On Fri, 4 Jul 2008, Zan Lynx wrote:
> Ryan Hope wrote:
> > I have tested this with 2.6.26-rc5-mm3 and with 2.6.26-rc8 w/ the
> > get_user_pages_fast patches from -rc5-mm3... Xorg 1.4.99.* will start
> > to load but hangs at a black screen. At this point, I can not switch
> > to another tty. When I try pressing ctrl+alt+del the kernel ooopses
> > and the caps lock led starts to blink. This happens using the nv,
> > radeon and radeonhd drivers (the nv was tested on another box
> > obviously).

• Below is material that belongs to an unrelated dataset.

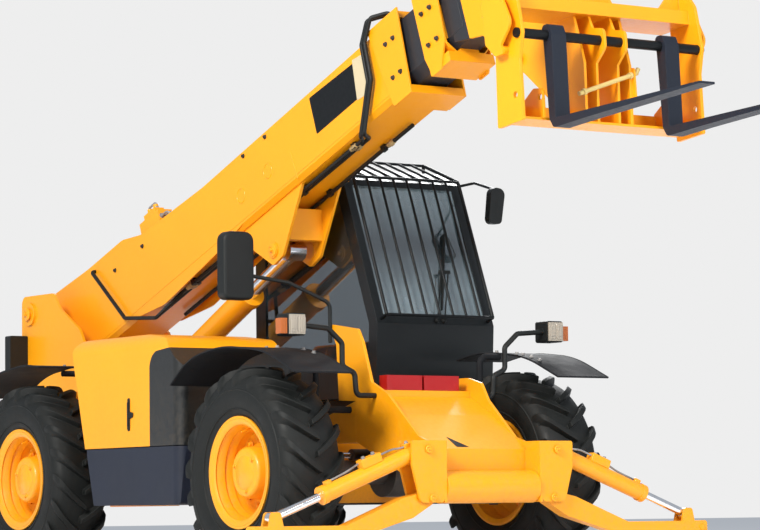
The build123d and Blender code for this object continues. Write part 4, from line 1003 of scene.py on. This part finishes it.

I have also tried to unselect HAVE_GET_USER_PAGES_FAST in
> > my kernel config but this does not help. I can not figure out where or
> > what the bug is. I can provide any other info you guys need to figure
> > this out. Let me know what I can do.
>
> I think that I've seen this too on 2.6.26-rc8 on my laptop. It's 64-bit

Your attachment tells us it's actually 2.6.26-rc8-mm1, less of a worry.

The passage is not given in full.